▶ **EXERCISE AIM**
Copy every line, leaving nothing out and adding nothing.

▶ **SOURCE MATERIAL**
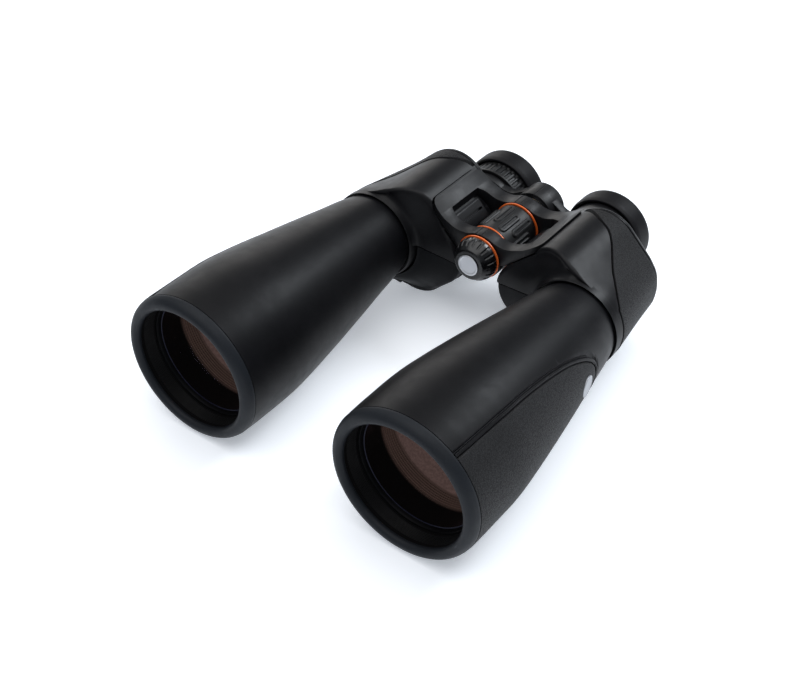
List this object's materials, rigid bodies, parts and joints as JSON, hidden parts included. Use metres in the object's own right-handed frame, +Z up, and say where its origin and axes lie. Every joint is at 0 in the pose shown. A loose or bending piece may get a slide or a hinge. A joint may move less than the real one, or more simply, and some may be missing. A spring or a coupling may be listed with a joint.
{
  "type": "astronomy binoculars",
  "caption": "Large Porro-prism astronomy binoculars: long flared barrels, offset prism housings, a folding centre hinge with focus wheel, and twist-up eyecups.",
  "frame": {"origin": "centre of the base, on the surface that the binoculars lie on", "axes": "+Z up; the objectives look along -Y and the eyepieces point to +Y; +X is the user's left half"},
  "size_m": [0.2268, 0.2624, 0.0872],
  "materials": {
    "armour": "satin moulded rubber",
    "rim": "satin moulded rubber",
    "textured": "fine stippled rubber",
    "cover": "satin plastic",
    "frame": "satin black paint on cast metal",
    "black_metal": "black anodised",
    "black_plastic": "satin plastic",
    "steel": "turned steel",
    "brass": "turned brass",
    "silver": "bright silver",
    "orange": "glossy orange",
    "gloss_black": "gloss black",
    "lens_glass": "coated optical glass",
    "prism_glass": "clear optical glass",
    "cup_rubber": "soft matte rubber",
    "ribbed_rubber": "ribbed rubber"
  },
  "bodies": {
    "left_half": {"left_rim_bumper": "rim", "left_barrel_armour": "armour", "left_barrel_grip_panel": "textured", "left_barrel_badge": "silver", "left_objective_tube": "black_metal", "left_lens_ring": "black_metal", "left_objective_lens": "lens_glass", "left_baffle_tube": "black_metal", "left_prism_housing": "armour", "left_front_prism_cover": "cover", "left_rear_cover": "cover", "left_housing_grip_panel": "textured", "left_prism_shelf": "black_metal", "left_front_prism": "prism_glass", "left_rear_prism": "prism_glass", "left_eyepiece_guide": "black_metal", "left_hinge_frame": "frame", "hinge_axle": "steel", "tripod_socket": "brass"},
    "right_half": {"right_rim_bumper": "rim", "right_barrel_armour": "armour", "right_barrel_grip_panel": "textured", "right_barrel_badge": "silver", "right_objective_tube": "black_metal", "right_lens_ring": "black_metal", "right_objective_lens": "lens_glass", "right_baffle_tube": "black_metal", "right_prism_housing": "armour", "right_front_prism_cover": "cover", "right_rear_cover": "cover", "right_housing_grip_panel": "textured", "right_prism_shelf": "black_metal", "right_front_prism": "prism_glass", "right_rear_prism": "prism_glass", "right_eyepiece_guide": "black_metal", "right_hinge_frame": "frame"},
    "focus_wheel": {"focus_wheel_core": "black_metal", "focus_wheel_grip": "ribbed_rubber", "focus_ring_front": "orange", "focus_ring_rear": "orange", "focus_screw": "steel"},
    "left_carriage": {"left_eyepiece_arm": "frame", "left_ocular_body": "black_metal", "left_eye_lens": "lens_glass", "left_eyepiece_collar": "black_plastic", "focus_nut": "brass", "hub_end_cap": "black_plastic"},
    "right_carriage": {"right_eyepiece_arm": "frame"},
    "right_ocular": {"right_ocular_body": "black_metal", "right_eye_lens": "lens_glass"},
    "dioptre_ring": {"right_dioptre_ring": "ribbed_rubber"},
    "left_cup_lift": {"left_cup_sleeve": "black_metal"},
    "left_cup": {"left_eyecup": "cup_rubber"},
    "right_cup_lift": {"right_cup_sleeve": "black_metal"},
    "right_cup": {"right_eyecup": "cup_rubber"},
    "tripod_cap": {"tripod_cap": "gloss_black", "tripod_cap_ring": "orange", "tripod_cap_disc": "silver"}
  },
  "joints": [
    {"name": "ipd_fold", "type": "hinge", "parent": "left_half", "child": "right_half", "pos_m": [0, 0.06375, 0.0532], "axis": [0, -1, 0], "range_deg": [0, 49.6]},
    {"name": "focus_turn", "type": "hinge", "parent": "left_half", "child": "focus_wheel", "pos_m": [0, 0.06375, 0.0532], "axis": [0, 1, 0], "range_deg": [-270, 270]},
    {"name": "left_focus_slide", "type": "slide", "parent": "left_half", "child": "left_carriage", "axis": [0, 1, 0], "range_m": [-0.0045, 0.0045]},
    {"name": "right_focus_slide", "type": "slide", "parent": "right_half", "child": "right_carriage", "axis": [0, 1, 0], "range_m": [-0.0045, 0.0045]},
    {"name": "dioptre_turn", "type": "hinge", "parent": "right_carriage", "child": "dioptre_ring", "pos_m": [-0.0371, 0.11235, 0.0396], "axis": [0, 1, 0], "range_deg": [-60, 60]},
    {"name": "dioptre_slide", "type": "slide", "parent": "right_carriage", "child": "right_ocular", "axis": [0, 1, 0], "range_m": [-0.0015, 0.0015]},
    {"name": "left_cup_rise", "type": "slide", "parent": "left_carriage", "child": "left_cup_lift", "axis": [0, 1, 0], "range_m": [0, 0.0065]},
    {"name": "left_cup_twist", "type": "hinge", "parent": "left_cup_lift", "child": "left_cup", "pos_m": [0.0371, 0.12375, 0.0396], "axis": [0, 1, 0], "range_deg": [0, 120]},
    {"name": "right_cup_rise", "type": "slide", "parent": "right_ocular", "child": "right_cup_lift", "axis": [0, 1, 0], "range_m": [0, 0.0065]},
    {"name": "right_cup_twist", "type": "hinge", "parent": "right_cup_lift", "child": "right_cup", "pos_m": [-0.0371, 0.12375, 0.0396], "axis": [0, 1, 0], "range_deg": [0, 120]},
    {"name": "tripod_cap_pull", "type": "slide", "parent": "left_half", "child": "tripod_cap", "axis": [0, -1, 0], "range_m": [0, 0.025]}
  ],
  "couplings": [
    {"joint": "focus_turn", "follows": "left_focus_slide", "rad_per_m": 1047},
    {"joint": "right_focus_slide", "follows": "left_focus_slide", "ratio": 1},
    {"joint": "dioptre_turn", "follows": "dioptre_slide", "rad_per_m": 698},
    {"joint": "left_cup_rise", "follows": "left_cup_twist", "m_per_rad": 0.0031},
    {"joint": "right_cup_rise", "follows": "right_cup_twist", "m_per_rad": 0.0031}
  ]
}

▶ **RESULT OF THE TASK**
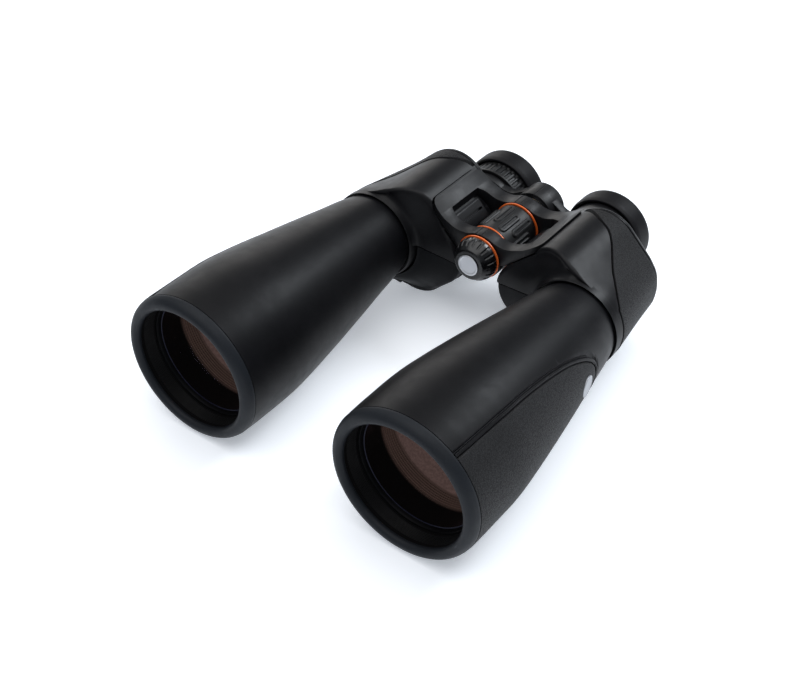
List this object's materials, rigid bodies, parts and joints as JSON, hidden parts included. Use metres in the object's own right-handed frame, +Z up, and say where its origin and axes lie. Every joint is at 0 in the pose shown. A loose or bending piece may get a slide or a hinge. A joint may move less than the real one, or more simply, and some may be missing. A spring or a coupling may be listed with a joint.
{
  "type": "astronomy binoculars",
  "caption": "Large Porro-prism astronomy binoculars: long flared barrels, offset prism housings, a folding centre hinge with focus wheel, and twist-up eyecups.",
  "frame": {"origin": "centre of the base, on the surface that the binoculars lie on", "axes": "+Z up; the objectives look along -Y and the eyepieces point to +Y; +X is the user's left half"},
  "size_m": [0.2268, 0.2624, 0.0872],
  "materials": {
    "armour": "satin moulded rubber",
    "rim": "satin moulded rubber",
    "textured": "fine stippled rubber",
    "cover": "satin plastic",
    "frame": "satin black paint on cast metal",
    "black_metal": "black anodised",
    "black_plastic": "satin plastic",
    "steel": "turned steel",
    "brass": "turned brass",
    "silver": "bright silver",
    "orange": "glossy orange",
    "gloss_black": "gloss black",
    "lens_glass": "coated optical glass",
    "prism_glass": "clear optical glass",
    "cup_rubber": "soft matte rubber",
    "ribbed_rubber": "ribbed rubber"
  },
  "bodies": {
    "left_half": {"left_rim_bumper": "rim", "left_barrel_armour": "armour", "left_barrel_grip_panel": "textured", "left_barrel_badge": "silver", "left_objective_tube": "black_metal", "left_lens_ring": "black_metal", "left_objective_lens": "lens_glass", "left_baffle_tube": "black_metal", "left_prism_housing": "armour", "left_front_prism_cover": "cover", "left_rear_cover": "cover", "left_housing_grip_panel": "textured", "left_prism_shelf": "black_metal", "left_front_prism": "prism_glass", "left_rear_prism": "prism_glass", "left_eyepiece_guide": "black_metal", "left_hinge_frame": "frame", "hinge_axle": "steel", "tripod_socket": "brass"},
    "right_half": {"right_rim_bumper": "rim", "right_barrel_armour": "armour", "right_barrel_grip_panel": "textured", "right_barrel_badge": "silver", "right_objective_tube": "black_metal", "right_lens_ring": "black_metal", "right_objective_lens": "lens_glass", "right_baffle_tube": "black_metal", "right_prism_housing": "armour", "right_front_prism_cover": "cover", "right_rear_cover": "cover", "right_housing_grip_panel": "textured", "right_prism_shelf": "black_metal", "right_front_prism": "prism_glass", "right_rear_prism": "prism_glass", "right_eyepiece_guide": "black_metal", "right_hinge_frame": "frame"},
    "focus_wheel": {"focus_wheel_core": "black_metal", "focus_wheel_grip": "ribbed_rubber", "focus_ring_front": "orange", "focus_ring_rear": "orange", "focus_screw": "steel"},
    "left_carriage": {"left_eyepiece_arm": "frame", "left_ocular_body": "black_metal", "left_eye_lens": "lens_glass", "left_eyepiece_collar": "black_plastic", "focus_nut": "brass", "hub_end_cap": "black_plastic"},
    "right_carriage": {"right_eyepiece_arm": "frame"},
    "right_ocular": {"right_ocular_body": "black_metal", "right_eye_lens": "lens_glass"},
    "dioptre_ring": {"right_dioptre_ring": "ribbed_rubber"},
    "left_cup_lift": {"left_cup_sleeve": "black_metal"},
    "left_cup": {"left_eyecup": "cup_rubber"},
    "right_cup_lift": {"right_cup_sleeve": "black_metal"},
    "right_cup": {"right_eyecup": "cup_rubber"},
    "tripod_cap": {"tripod_cap": "gloss_black", "tripod_cap_ring": "orange", "tripod_cap_disc": "silver"}
  },
  "joints": [
    {"name": "ipd_fold", "type": "hinge", "parent": "left_half", "child": "right_half", "pos_m": [0, 0.06375, 0.0532], "axis": [0, -1, 0], "range_deg": [0, 49.6]},
    {"name": "focus_turn", "type": "hinge", "parent": "left_half", "child": "focus_wheel", "pos_m": [0, 0.06375, 0.0532], "axis": [0, 1, 0], "range_deg": [-270, 270]},
    {"name": "left_focus_slide", "type": "slide", "parent": "left_half", "child": "left_carriage", "axis": [0, 1, 0], "range_m": [-0.0045, 0.0045]},
    {"name": "right_focus_slide", "type": "slide", "parent": "right_half", "child": "right_carriage", "axis": [0, 1, 0], "range_m": [-0.0045, 0.0045]},
    {"name": "dioptre_turn", "type": "hinge", "parent": "right_carriage", "child": "dioptre_ring", "pos_m": [-0.0371, 0.11235, 0.0396], "axis": [0, 1, 0], "range_deg": [-60, 60]},
    {"name": "dioptre_slide", "type": "slide", "parent": "right_carriage", "child": "right_ocular", "axis": [0, 1, 0], "range_m": [-0.0015, 0.0015]},
    {"name": "left_cup_rise", "type": "slide", "parent": "left_carriage", "child": "left_cup_lift", "axis": [0, 1, 0], "range_m": [0, 0.0065]},
    {"name": "left_cup_twist", "type": "hinge", "parent": "left_cup_lift", "child": "left_cup", "pos_m": [0.0371, 0.12375, 0.0396], "axis": [0, 1, 0], "range_deg": [0, 120]},
    {"name": "right_cup_rise", "type": "slide", "parent": "right_ocular", "child": "right_cup_lift", "axis": [0, 1, 0], "range_m": [0, 0.0065]},
    {"name": "right_cup_twist", "type": "hinge", "parent": "right_cup_lift", "child": "right_cup", "pos_m": [-0.0371, 0.12375, 0.0396], "axis": [0, 1, 0], "range_deg": [0, 120]},
    {"name": "tripod_cap_pull", "type": "slide", "parent": "left_half", "child": "tripod_cap", "axis": [0, -1, 0], "range_m": [0, 0.025]}
  ],
  "couplings": [
    {"joint": "focus_turn", "follows": "left_focus_slide", "rad_per_m": 1047},
    {"joint": "right_focus_slide", "follows": "left_focus_slide", "ratio": 1},
    {"joint": "dioptre_turn", "follows": "dioptre_slide", "rad_per_m": 698},
    {"joint": "left_cup_rise", "follows": "left_cup_twist", "m_per_rad": 0.0031},
    {"joint": "right_cup_rise", "follows": "right_cup_twist", "m_per_rad": 0.0031}
  ]
}